И дело тут даже не в том, что Сталин был тиран и злодей, а Его Императорское
Величество являет собой образец добродетельного и богобоязненного монарха. Этого мало. Если бы, скажем, композитор
Балакирев, собрав всю свою Могучую Кучку, пропил премию Александра Второго Освободителя, - то и такую акцию Потапов, скорее
всего, приветствовал бы, несмотря на всю свою лояльность к царю-реформатору. Ибо в такой акции присутствовал бы здоровый
анархический дух, за ней маячили бы тени Степана Разина и Тараса Бульбы.
Дело лишь в том, что товарищ Сталин происходил от сапожников, а Александр Второй
Освободитель - от пришлых немецких принцесс. Ни тот, ни другой не вел свой род от богини солнца Аматэрасу. На купюрах,
которыми они премировали свою интеллигенцию, не ощущалось божественного отпечатка. И пропить такие купюры было их лучшим
применением.
В то время, как пропивание купюр достоинством в десять тысяч иен было бы чистой
воды богохульством.
Потаповский взгляд на Японию весь состоял из подобных двойных стандартов. Он
считал, например, что японской женщине не пристало входить в горящие избы и останавливать коней. Точно так же, как русской
женщине не пристало семенить, красить зубы и ходить за покупками в переднике. В этом вопросе, как и в любом другом, Потапов
твердо стоял за национальную идентичность. Поэтому он не любил всяких либералов и социалистов, норовящих эту идентичность
порушить. Впрочем, правым националистам он тоже не симпатизировал, имея с ними серьезные разногласия. Самурайские марши, -
говорил Потапов, - должны быть написаны в китайской пентатонике, а у этих вместо пентатоники какой-то Агапкин.
Когда мне случалось прямо или косвенно затронуть тезис о межкультурном
взаимообогащении, Потапов становился мрачен. Его грызло антагонистическое противоречие. Сам он очень хотел обогащаться за
счет других культур, но не мог вынести себя за родные культурные рамки. Получалось, что вместе с Потаповым обогащается вся
русская культура. Иногда мне удавалось убедить его, что здесь нет ничего худого, что это не означает потери корней и идет
только на пользу, - тут он еще готов был согласиться. Но те же самые доводы применительно к Японии уже не работали. Эту
страну он непременно желал видеть автаркичной и самодовлеющей.

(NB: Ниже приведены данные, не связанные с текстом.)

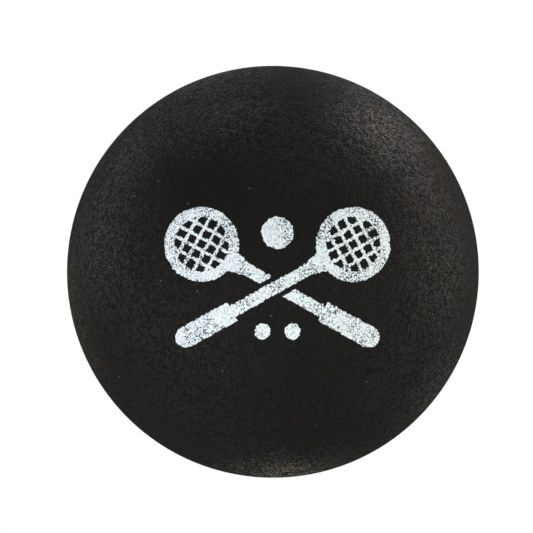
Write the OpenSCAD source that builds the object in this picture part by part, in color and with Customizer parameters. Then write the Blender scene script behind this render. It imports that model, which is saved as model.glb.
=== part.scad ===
// Squash ball: two moulded rubber half shells, cemented rim to rim round one seam,
// with a print of white ink on the front half.
//
// The origin is the middle of the ball. The print faces -Y and reads upright with +Z up,
// and the seam lies in the XZ plane, so the Y axis runs through the pole of each half.

/* [Ball] */
// Outside diameter of the ball
ball_d = 40; // [30:0.5:60]
// Thickness of the rubber wall
wall = 5.2; // [3:0.1:8]

/* [Seam] */
// Thickness of the cement film between the two rims
film_t = 0.12; // [0.05:0.01:0.3]
// Width of the bevel round the outer edge of each rim
outer_bevel = 0.1; // [0.05:0.01:0.3]
// Width of the bevel round the inner edge of each rim, which the squeezed-out cement fills
inner_bevel = 0.5; // [0.2:0.05:1]
// How far the cement lies below the surface of the ball
film_recess = 0.05; // [0.02:0.01:0.2]

/* [Print] */
// Thickness of the ink film
ink_t = 0.04; // [0.02:0.005:0.1]
// How far the middle of the print lies to the right of the front pole
print_x = 0.4; // [-3:0.1:3]
// How far the middle of the print lies above the front pole
print_z = -0.5; // [-3:0.1:3]
// Angle of each racket above the level
racket_tilt = 29; // [20:1:45]
// Gap that the lower racket leaves on each side of the upper one where they cross
cross_gap = 0.45; // [0.2:0.05:1]

/* [Racket] */
// Reach of the racket from the crossing to the top of its head
head_reach = 11.6; // [10:0.1:13]
// Reach of the racket from the crossing to the butt of its grip
grip_reach = 10.8; // [9:0.1:13]
// Outside diameter of the head
head_d = 7; // [5:0.1:9]
// Width of the frame round the head
frame_w = 0.95; // [0.5:0.05:1.5]
// Number of strings each way
string_count = 4; // [2:1:5]
// Width of a string
string_w = 0.32; // [0.2:0.02:0.5]
// Width of the shaft
shaft_w = 1.15; // [0.6:0.05:2]
// Width of the throat where it meets the head
throat_w = 2.1; // [1.6:0.1:3]
// Length of the throat's taper
throat_l = 1.9; // [1:0.1:2.5]
// Width of the grip
grip_w = 2; // [1.2:0.1:3]
// Length of the grip
grip_l = 6; // [4:0.1:8]

/* [Dots] */
// Diameter of the ball mark above the crossing
ball_mark_d = 3; // [1.5:0.1:4]
// Height of the ball mark above the crossing
ball_mark_rise = 5; // [3:0.1:7]
// Diameter of each small dot below the crossing
dot_d = 1.5; // [0.8:0.1:2]
// Distance between the two small dots
dot_pitch = 2.8; // [2:0.1:4]
// Depth of the small dots below the crossing
dot_drop = 4.2; // [3:0.1:7]

/* [Hidden] */
$fn = 128;

// How far a cut runs past the surface that it opens
overrun = 1;

ball_r = ball_d / 2;
cavity_r = ball_r - wall;
rim_y = film_t / 2;

// The bead of squeezed-out cement is as thick as the mouth of the two inner bevels
bead_r = rim_y + inner_bevel;
film_r = ball_r - film_recess;

head_inner_d = head_d - 2 * frame_w;
frame_mid_d = head_d - frame_w;
head_x = head_reach - head_d / 2;
string_pitch = head_inner_d / (string_count + 1);
neck_x = head_x - frame_mid_d / 2;
throat_x = neck_x - throat_l;
butt_x = grip_w / 2 - grip_reach;

// The crossing lies below the middle of the print, so that the heads and grips frame it evenly
print_top = head_x * sin(racket_tilt) + head_d / 2;
print_bottom = butt_x * sin(racket_tilt) - grip_w / 2;
crossing_z = print_z - (print_top + print_bottom) / 2;

rubber_black = "#232221";
cement_black = "#161514";
ink_white = "#e6ebec";

// A profile of [radius from the ball's axis, height along it], turned about the Y axis
module turned_about_y() {
    rotate([-90, 0, 0]) rotate_extrude() children();
}

// A bevel at 45 degrees that takes the corner off a rim: the profile between the rim's face
// and the surface at radius r, where side is 1 for the outer corner and -1 for the inner one
module rim_bevel_profile(r, bevel, side) {
    polygon([
        [r - side * (bevel + overrun), rim_y - overrun],
        [r + side * overrun, rim_y - overrun],
        [r + side * overrun, rim_y + bevel + overrun]
    ]);
}

// The half of the rubber wall on the +Y side of the seam
module half_shell() {
    difference() {
        sphere(r = ball_r);
        sphere(r = cavity_r);
        translate([-ball_d, rim_y - 2 * ball_d, -ball_d]) cube(2 * ball_d);
        turned_about_y() rim_bevel_profile(ball_r, outer_bevel, 1);
        turned_about_y() rim_bevel_profile(cavity_r, inner_bevel, -1);
    }
}

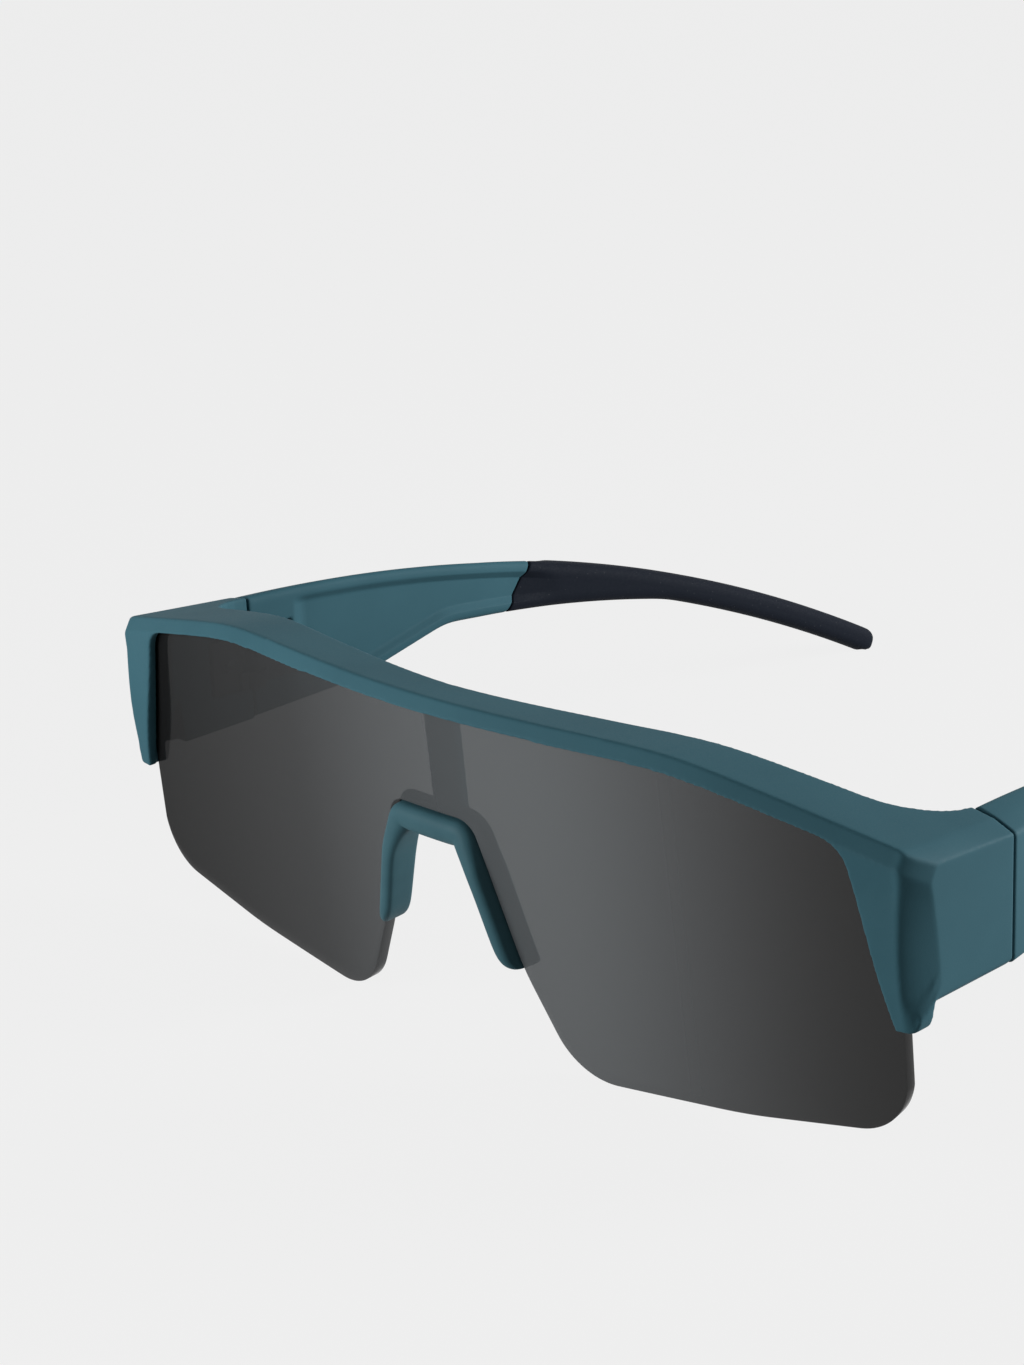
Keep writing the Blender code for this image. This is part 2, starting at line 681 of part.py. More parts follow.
def temple_tip(name, side, collection, finish):
    """The rubber tip, butted on the slanted joint, bending down to the table."""
    first = TEMPLE_JOINT_DEPTH + CLEARANCE * math.hypot(1, TEMPLE_JOINT_SLANT_SHARE)
    rings = [limb_ring(side, first, PANEL_RECESS, TEMPLE_EDGE, 1.0,
                       slant=TEMPLE_JOINT_SLANT_SHARE)]
    second = TEMPLE_JOINT_DEPTH + TEMPLE_JOINT_HEIGHT
    overhang = TIP_SLANT_SHARE * TIP_HEIGHT * (1 - TIP_END_SHARES[-1][1]) / 2
    last = OVERALL_DEPTH - TIP_END_ROUND - overhang
    count = 12
    for step in range(count + 1):
        depth = second + (last - second) * step / count
        rings.append(limb_ring(side, depth, 0.0, TIP_EDGE, 0.0,
                               slant=TIP_SLANT_SHARE * step / count))
    for reach_share, inset in TIP_END_SHARES:
        depth = last + TIP_END_ROUND * reach_share
        rings.append(limb_ring(side, depth, 0.0, TIP_EDGE, 0.0, inset=inset,
                               slant=TIP_SLANT_SHARE))
    return loft(name, rings, collection, finish)


def core_point(side, depth):
    """Middle of the temple's section, clear of the panel."""
    top, low = temple_heights(depth)
    x = temple_inner_x(depth) + (temple_thickness(depth) + PANEL_RECESS) / 2
    if depth > TIP_NECK_DEPTH:
        x -= PANEL_RECESS / 2
    return (side * x, depth_to_y(depth), (top + low) / 2)


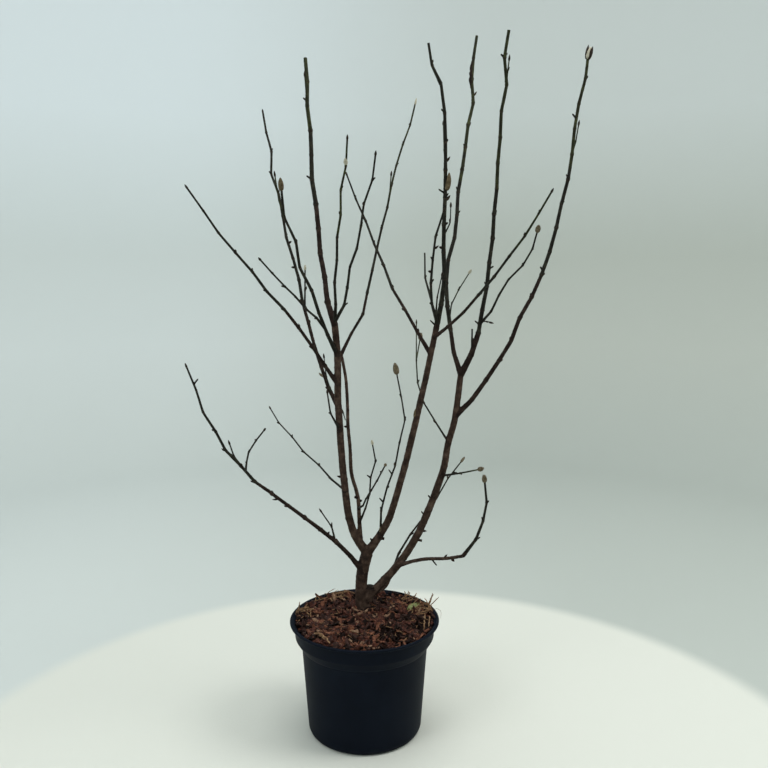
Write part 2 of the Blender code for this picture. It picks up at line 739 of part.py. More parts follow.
def level_cut(trunk):
    """Cuts the trunk's foot flat, a gap over the mulch."""
    block = 4 * FLAT_SPOT
    place = (TRUNK_FOOT.x, TRUNK_FOOT.y, TRUNK_FOOT.z - block / 2)
    bpy.ops.mesh.primitive_cube_add(size=block, location=place)
    combine(trunk, [bpy.context.object], "DIFFERENCE")


def make_node(name, rods, cutters, home, helpers):
    made = rod_object(name, rods[0], home, helpers)
    others = [rod_object(f"{name}_{index}", rod, home, helpers) for index, rod in enumerate(rods[1:])]
    combine(made, others, "UNION")
    blades = []
    for index, rod in enumerate(cutters):
        blades.append(rod_object(f"{name}_cut_{index}", swollen(rod), home, helpers))
    combine(made, blades, "DIFFERENCE")
    return made


def main():
    clear_scene()
    home = new_collection("star_magnolia")
    helpers = new_collection("outlines")
    helpers.hide_render = True
    root = bpy.data.objects.new("star_magnolia_root", None)
    home.objects.link(root)
    black = material("pot_plastic", (0.012, 0.015, 0.020), 0.45)
    brown = material("mulch", (0.120, 0.050, 0.028), 0.95)
    bark = material("bark", (0.060, 0.042, 0.030), 0.80)
    shoot = material("shoot_bark", (0.045, 0.040, 0.022), 0.75)

    finish(make_pot(home), (0.0, 0.0, 0.0), black, root)
    mulch, chips = make_mulch(home)
    combine(mulch, chips, "UNION")
    finish(mulch, (0.0, 0.0, WALL), brown, root)

    joints, radii, split = grow_limbs()
    nodes, fits, owners = all_rods(joints, radii, split)
    add_side_growth(nodes, owners, joints, radii, split)
    for name, rods in nodes.items():
        made = make_node(name, rods, fits[name], home, helpers)
        if name == "trunk":
            level_cut(made)
        finish(made, rods[0].points[0], shoot if name.endswith("_twigs") else bark, root)


main()
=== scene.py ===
"""The looks of a potted star magnolia in winter. Metres, +Z up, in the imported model's frame.

Every limb, kink, spur and side twig is grown by the same seeded rule, from the same sizes,
as the solids that the frame holds. Here the rule is carried on to grown-together forks,
bark, nodes, buds and finer twigs.
"""

import json
import math
import random
from collections import namedtuple

import bpy
import numpy as np
from mathutils import Euler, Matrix, Vector, kdtree, noise

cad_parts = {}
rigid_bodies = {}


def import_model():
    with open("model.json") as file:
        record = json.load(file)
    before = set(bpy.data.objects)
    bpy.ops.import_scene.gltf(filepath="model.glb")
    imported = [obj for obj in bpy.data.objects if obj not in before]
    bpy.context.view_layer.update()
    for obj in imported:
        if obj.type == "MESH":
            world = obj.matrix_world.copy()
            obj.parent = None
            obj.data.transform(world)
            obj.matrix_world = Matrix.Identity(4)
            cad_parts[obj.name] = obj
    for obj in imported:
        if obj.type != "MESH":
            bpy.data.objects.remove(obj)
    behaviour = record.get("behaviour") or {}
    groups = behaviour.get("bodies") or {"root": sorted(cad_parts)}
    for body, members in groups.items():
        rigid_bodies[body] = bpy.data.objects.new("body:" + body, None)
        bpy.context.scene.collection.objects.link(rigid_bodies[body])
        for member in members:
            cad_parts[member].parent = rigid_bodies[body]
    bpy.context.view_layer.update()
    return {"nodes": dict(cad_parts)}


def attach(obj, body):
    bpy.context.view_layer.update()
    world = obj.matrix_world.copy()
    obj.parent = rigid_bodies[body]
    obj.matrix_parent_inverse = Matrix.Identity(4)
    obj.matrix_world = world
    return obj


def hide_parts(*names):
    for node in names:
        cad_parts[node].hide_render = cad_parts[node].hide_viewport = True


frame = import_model()

# Air between solids that stand on each other, and millimetres in a metre
GAP = 0.0003
MILLI = 1000

# Camera, at the photograph's viewing angle
CAMERA_PLACE = (0.030, -1.25, 0.738)
CAMERA_PITCH = 8.78
CAMERA_LENS = 40.0

# Pot
POT_HEIGHT = 0.180
RIM_RADIUS = 0.115
COLLAR_TOP_RADIUS = 0.1085
COLLAR_BEND_RADIUS = 0.1070
COLLAR_FOOT_RADIUS = 0.0990
BODY_TOP_RADIUS = 0.0970
BODY_FOOT_RADIUS = 0.088
LIP_HEIGHT = 0.004
BEND_HEIGHT = 0.026
COLLAR_HEIGHT = 0.039
WALL = 0.002
FOOT_ROUNDING = 0.008
POT_STEPS = 168
# The level inside where the pot's visible wall ends, under the mulch
POT_FLOOR = 0.150
# The radius of the pot's corners, the hole at the middle of its turned skin, and its hollow underside
POT_CORNER = 0.0016
POT_HUB = 0.002
POT_DISH = 0.003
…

Меня радовало и продолжает радовать лишь одно: Потапов и подобные ему никогда не
выбьются в сёгуны и не закроют Японию от внешнего мира, как это сделал когда-то Токугава Иэясу. Единственно поэтому гайдзины
могут чувствовать себя здесь в относительной безопасности. На сегодняшний день никто не мешает им культурно обогащаться,
нежно пестовать свои менталитеты и втихаря подтачивать японскую самобытность под мелодии Глена Миллера и Бориса Мокроусова.